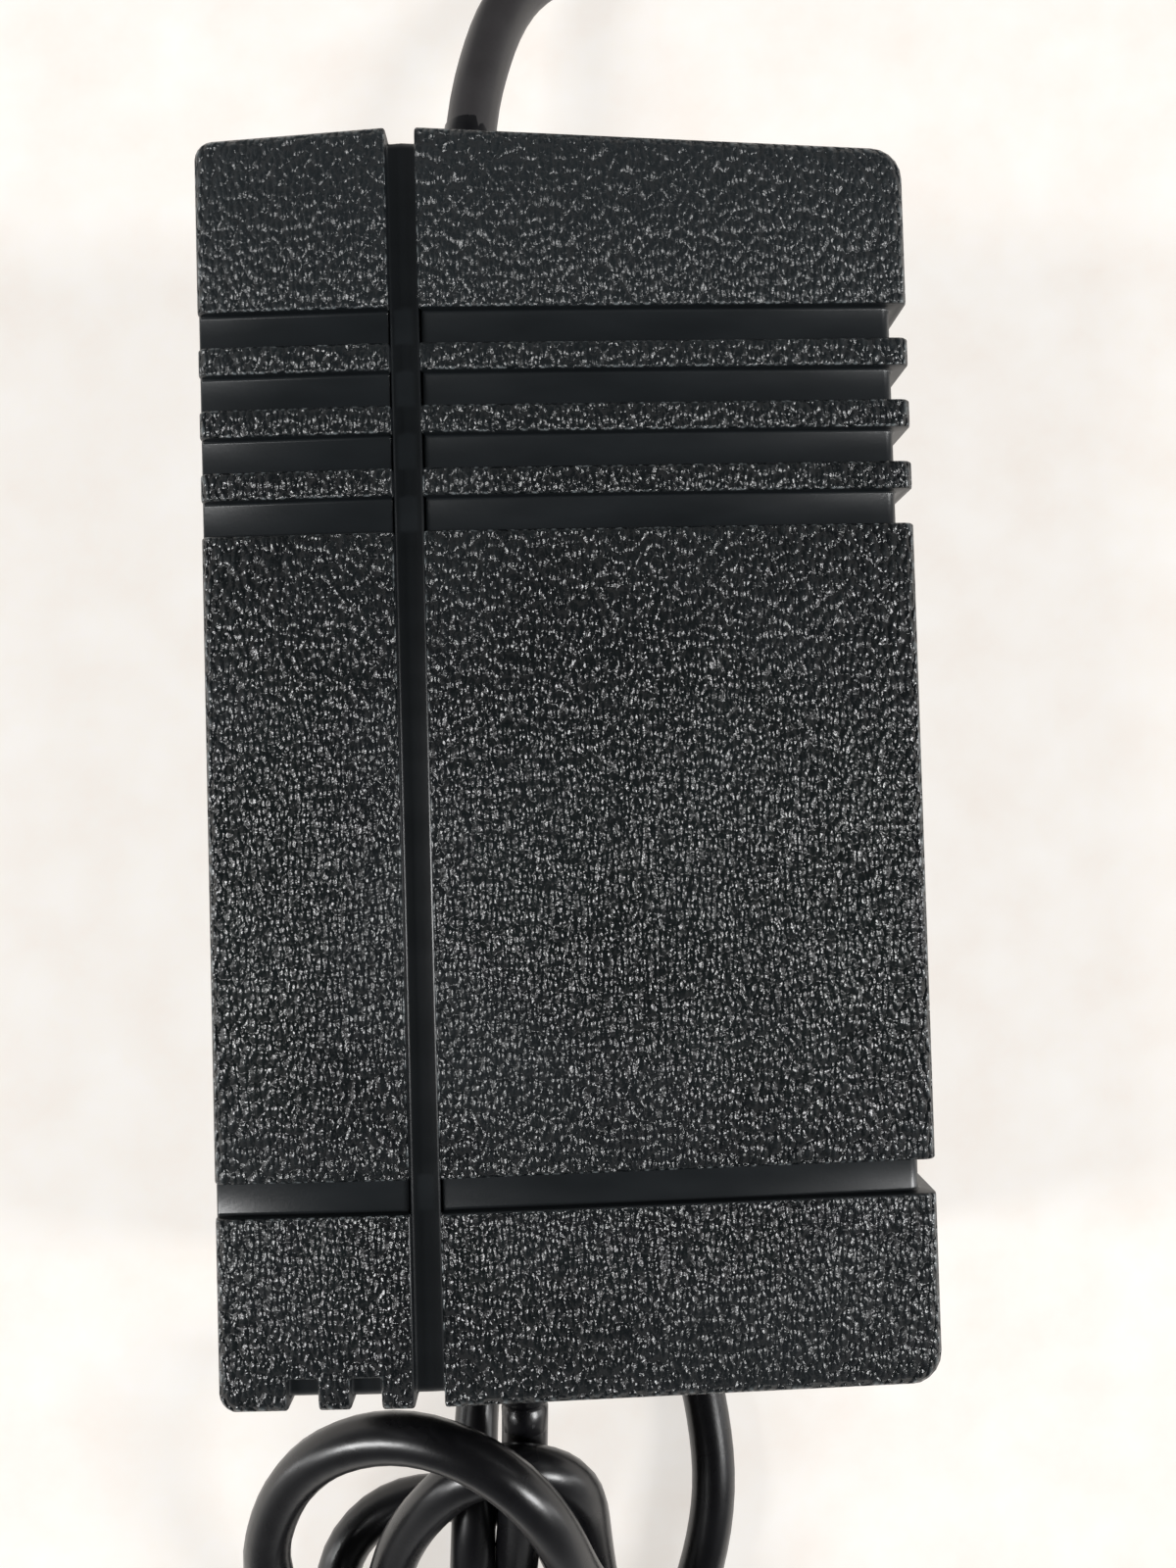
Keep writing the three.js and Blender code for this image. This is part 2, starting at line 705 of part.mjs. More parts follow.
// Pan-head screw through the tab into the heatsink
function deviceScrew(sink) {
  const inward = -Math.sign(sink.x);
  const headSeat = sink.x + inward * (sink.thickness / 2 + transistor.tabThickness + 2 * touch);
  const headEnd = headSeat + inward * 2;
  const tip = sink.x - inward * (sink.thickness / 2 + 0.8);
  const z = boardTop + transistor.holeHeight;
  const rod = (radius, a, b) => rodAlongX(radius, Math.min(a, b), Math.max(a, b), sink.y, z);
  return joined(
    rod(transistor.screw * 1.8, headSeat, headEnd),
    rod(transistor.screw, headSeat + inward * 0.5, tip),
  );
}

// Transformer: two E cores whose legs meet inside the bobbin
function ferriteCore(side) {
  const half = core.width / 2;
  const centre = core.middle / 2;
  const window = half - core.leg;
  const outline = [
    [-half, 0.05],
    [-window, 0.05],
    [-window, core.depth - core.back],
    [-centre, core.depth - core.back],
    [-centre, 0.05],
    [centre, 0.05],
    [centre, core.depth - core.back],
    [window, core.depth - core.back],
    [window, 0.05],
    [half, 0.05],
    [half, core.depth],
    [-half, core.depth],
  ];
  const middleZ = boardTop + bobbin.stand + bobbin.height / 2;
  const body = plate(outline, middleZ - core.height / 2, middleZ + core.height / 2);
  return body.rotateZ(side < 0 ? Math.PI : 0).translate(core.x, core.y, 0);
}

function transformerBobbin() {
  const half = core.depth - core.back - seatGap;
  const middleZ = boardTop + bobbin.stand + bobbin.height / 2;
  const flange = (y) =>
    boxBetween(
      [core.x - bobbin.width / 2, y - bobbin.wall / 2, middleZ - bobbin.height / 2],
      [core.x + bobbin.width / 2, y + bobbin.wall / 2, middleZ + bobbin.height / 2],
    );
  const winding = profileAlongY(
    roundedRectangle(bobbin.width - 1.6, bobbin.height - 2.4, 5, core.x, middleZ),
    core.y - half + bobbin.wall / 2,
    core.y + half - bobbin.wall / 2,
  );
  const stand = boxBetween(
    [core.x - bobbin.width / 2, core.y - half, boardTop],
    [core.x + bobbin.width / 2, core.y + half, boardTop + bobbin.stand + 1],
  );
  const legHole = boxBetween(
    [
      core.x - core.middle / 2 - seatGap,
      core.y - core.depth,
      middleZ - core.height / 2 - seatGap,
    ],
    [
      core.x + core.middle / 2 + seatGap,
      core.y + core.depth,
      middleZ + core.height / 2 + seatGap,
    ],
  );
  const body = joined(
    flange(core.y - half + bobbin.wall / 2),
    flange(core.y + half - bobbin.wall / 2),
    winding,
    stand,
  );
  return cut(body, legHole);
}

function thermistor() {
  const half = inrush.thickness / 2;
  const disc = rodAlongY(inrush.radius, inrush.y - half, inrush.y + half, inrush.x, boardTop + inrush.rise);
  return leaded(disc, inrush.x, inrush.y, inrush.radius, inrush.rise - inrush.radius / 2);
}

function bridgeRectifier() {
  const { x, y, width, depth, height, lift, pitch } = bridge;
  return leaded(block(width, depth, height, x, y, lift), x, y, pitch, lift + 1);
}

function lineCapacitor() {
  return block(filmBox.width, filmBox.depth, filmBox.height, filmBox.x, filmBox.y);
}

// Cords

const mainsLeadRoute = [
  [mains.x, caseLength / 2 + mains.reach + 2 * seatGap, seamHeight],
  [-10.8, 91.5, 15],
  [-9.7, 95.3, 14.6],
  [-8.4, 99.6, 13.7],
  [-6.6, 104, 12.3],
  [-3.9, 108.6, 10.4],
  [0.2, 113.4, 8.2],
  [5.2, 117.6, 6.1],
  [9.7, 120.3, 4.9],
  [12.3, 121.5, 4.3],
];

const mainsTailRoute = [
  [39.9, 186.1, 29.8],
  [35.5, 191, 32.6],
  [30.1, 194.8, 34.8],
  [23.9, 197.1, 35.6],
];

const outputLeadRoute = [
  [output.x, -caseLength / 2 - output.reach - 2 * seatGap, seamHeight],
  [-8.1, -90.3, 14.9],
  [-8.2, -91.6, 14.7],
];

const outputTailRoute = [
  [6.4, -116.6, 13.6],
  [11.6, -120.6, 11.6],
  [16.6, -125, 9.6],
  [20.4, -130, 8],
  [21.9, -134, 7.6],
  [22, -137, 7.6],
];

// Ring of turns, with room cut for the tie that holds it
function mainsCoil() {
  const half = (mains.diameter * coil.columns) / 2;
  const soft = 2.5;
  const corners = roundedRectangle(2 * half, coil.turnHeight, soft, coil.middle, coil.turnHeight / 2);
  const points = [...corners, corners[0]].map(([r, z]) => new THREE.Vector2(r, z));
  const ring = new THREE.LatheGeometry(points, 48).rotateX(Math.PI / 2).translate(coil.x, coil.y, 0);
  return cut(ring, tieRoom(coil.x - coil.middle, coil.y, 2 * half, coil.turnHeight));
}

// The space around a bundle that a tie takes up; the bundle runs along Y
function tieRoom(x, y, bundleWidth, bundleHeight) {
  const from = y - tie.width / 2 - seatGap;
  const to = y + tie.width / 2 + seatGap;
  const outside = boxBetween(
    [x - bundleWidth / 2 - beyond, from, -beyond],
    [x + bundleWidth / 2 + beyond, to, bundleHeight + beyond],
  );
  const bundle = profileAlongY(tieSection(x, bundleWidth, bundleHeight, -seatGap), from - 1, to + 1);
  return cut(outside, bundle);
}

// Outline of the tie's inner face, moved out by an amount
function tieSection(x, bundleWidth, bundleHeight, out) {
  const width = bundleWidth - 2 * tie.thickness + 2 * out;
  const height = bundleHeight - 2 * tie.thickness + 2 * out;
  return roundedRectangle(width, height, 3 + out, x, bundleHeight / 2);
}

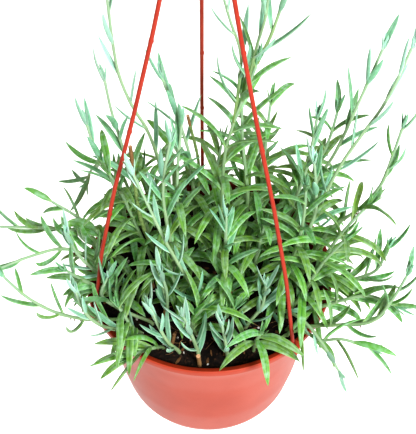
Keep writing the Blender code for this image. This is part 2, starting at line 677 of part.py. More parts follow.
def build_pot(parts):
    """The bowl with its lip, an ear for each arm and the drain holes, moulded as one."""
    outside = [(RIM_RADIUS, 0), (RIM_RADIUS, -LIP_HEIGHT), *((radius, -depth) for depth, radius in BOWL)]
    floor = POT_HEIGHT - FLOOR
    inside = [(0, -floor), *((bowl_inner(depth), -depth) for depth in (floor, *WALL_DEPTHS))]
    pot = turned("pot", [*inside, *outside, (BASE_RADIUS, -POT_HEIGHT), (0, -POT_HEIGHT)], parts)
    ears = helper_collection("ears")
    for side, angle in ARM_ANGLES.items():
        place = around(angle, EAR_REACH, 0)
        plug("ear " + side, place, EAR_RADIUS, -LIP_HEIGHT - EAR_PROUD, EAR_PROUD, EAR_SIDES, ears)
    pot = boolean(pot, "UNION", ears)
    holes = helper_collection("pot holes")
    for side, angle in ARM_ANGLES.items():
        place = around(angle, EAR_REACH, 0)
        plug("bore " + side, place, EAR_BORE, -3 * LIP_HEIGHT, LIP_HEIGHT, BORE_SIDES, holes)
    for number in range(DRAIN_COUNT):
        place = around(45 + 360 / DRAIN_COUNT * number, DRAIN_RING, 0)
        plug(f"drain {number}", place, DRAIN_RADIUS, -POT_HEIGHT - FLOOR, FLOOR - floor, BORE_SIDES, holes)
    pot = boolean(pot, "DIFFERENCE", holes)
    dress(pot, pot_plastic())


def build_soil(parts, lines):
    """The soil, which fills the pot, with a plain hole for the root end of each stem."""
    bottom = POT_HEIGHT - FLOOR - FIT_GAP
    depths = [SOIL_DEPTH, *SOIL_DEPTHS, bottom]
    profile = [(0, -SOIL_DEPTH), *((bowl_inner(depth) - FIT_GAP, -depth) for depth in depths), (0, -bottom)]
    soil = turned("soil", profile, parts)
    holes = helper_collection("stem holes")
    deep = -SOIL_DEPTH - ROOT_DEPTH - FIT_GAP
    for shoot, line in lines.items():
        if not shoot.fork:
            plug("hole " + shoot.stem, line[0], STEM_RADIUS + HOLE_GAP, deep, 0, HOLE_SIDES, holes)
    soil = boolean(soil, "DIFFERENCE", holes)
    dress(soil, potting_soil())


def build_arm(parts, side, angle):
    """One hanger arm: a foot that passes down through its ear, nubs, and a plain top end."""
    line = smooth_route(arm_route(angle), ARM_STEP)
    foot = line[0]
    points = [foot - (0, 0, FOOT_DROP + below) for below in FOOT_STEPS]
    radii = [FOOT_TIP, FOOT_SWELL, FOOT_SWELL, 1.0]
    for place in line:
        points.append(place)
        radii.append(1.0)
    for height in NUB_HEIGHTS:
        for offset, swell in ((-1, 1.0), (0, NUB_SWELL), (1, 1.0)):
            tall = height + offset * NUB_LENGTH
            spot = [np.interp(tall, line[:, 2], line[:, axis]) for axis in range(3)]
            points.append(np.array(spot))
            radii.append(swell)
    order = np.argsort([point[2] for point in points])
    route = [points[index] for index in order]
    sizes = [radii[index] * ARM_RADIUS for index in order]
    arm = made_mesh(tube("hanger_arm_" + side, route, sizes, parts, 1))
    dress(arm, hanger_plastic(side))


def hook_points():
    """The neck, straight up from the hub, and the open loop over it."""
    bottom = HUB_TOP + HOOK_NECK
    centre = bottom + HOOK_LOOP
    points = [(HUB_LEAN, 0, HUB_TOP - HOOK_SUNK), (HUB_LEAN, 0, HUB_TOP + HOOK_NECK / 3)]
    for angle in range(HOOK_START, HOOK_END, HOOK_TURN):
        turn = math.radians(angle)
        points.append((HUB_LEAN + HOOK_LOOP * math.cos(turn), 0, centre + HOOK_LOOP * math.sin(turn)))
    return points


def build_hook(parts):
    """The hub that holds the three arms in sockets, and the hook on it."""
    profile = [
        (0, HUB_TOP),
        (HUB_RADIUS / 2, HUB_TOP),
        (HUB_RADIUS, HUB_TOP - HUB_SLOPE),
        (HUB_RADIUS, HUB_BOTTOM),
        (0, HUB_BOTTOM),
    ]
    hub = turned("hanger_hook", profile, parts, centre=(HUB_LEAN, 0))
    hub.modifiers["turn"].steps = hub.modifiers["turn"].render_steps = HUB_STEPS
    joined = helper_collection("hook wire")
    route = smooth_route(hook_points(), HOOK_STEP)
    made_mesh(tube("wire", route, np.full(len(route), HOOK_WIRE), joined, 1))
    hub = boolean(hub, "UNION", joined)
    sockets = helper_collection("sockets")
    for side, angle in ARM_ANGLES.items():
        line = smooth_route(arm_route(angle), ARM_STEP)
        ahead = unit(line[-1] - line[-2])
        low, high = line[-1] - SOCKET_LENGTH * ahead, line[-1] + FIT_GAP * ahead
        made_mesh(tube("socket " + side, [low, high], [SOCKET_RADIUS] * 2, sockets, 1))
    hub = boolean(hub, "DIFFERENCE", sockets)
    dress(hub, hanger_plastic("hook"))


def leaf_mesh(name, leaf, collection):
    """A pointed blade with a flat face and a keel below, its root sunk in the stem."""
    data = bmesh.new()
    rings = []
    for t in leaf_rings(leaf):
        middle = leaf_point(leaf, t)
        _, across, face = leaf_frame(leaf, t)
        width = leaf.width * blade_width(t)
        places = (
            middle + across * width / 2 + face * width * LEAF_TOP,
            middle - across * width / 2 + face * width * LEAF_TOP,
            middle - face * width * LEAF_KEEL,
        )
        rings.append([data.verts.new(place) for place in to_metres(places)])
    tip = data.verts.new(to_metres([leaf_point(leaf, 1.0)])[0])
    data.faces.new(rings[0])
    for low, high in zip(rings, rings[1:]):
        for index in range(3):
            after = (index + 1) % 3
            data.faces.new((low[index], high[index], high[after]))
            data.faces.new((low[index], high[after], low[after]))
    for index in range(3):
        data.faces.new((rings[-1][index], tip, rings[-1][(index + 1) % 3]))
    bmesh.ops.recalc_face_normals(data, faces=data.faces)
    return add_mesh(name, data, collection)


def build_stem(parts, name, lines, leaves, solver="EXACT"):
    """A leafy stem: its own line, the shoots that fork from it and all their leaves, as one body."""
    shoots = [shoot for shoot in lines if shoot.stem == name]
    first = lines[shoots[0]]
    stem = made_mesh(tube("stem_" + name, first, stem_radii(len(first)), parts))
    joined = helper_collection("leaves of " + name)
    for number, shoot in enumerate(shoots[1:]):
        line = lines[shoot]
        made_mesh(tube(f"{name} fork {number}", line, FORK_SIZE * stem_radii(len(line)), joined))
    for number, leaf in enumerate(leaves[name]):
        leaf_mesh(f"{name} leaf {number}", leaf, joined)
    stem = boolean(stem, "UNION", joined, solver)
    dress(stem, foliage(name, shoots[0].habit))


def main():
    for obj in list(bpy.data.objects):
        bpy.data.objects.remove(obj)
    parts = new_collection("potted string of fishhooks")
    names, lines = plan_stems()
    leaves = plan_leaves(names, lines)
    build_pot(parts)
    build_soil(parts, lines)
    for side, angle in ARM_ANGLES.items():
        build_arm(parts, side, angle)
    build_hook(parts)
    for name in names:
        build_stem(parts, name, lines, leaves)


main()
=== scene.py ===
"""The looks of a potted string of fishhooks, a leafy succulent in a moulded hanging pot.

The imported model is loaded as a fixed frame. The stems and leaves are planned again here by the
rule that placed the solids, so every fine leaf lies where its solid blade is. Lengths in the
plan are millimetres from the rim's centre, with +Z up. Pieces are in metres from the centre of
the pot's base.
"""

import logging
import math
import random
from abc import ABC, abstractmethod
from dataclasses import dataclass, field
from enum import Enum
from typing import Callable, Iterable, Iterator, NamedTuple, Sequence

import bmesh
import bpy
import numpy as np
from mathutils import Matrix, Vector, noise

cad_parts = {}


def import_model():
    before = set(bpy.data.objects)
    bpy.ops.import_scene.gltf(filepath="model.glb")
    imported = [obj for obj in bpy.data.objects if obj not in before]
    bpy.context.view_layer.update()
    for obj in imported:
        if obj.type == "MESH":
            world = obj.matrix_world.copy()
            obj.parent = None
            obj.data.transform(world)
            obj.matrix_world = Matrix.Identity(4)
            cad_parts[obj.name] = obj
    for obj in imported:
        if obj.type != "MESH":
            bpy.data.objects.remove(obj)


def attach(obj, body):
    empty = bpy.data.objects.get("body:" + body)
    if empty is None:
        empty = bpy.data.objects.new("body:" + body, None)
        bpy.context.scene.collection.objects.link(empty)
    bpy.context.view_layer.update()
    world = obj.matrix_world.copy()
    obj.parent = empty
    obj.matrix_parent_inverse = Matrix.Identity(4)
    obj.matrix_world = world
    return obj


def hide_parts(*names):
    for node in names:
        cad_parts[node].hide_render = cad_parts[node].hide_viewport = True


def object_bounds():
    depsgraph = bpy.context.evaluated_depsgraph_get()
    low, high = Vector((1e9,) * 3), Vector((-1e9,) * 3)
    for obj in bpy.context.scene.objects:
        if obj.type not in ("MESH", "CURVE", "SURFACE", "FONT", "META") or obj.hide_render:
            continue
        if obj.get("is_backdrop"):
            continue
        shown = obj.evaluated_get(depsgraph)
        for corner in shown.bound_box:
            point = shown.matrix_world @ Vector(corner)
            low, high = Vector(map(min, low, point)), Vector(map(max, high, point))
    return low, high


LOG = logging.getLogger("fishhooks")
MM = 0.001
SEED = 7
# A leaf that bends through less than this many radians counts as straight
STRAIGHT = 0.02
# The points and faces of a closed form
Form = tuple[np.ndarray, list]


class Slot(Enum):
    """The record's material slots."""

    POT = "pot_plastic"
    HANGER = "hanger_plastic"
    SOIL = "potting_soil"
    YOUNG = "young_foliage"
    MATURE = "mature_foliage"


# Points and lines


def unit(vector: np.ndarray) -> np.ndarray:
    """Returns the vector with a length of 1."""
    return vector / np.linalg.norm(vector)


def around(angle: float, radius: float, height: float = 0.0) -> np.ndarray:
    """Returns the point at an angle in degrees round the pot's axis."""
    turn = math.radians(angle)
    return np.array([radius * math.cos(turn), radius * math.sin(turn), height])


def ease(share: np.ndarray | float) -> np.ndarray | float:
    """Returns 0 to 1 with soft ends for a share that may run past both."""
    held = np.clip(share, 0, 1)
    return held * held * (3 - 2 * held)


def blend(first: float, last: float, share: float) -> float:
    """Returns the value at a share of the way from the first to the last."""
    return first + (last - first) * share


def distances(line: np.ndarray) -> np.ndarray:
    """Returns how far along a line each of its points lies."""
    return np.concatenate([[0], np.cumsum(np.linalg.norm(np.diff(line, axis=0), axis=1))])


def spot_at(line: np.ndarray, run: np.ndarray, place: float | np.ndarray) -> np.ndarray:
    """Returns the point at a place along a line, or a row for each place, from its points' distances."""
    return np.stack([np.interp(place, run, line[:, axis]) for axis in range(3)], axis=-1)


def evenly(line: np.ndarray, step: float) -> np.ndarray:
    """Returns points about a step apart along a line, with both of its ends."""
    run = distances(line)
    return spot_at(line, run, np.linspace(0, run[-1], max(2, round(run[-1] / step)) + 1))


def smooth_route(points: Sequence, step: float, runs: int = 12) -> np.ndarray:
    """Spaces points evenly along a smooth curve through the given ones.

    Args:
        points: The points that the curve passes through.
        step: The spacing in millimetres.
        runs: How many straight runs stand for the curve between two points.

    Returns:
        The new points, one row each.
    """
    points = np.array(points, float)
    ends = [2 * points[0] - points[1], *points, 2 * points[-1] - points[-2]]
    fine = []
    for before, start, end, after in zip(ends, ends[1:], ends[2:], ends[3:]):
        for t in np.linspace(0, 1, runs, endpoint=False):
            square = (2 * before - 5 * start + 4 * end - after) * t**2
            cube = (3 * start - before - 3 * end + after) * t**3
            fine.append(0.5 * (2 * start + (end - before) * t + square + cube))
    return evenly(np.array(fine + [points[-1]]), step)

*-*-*

DIRECTIONS
Transcribe, exactly and exclusively, the run of lines that opens with the line bearing "leaves = plan_leaves(names, lines)" and closes with the line bearing "obj.matrix_world = Matrix.Identity(4)".

TASK ANSWER
    leaves = plan_leaves(names, lines)
    build_pot(parts)
    build_soil(parts, lines)
    for side, angle in ARM_ANGLES.items():
        build_arm(parts, side, angle)
    build_hook(parts)
    for name in names:
        build_stem(parts, name, lines, leaves)


main()
=== scene.py ===
"""The looks of a potted string of fishhooks, a leafy succulent in a moulded hanging pot.

The imported model is loaded as a fixed frame. The stems and leaves are planned again here by the
rule that placed the solids, so every fine leaf lies where its solid blade is. Lengths in the
plan are millimetres from the rim's centre, with +Z up. Pieces are in metres from the centre of
the pot's base.
"""

import logging
import math
import random
from abc import ABC, abstractmethod
from dataclasses import dataclass, field
from enum import Enum
from typing import Callable, Iterable, Iterator, NamedTuple, Sequence

import bmesh
import bpy
import numpy as np
from mathutils import Matrix, Vector, noise

cad_parts = {}


def import_model():
    before = set(bpy.data.objects)
    bpy.ops.import_scene.gltf(filepath="model.glb")
    imported = [obj for obj in bpy.data.objects if obj not in before]
    bpy.context.view_layer.update()
    for obj in imported:
        if obj.type == "MESH":
            world = obj.matrix_world.copy()
            obj.parent = None
            obj.data.transform(world)
            obj.matrix_world = Matrix.Identity(4)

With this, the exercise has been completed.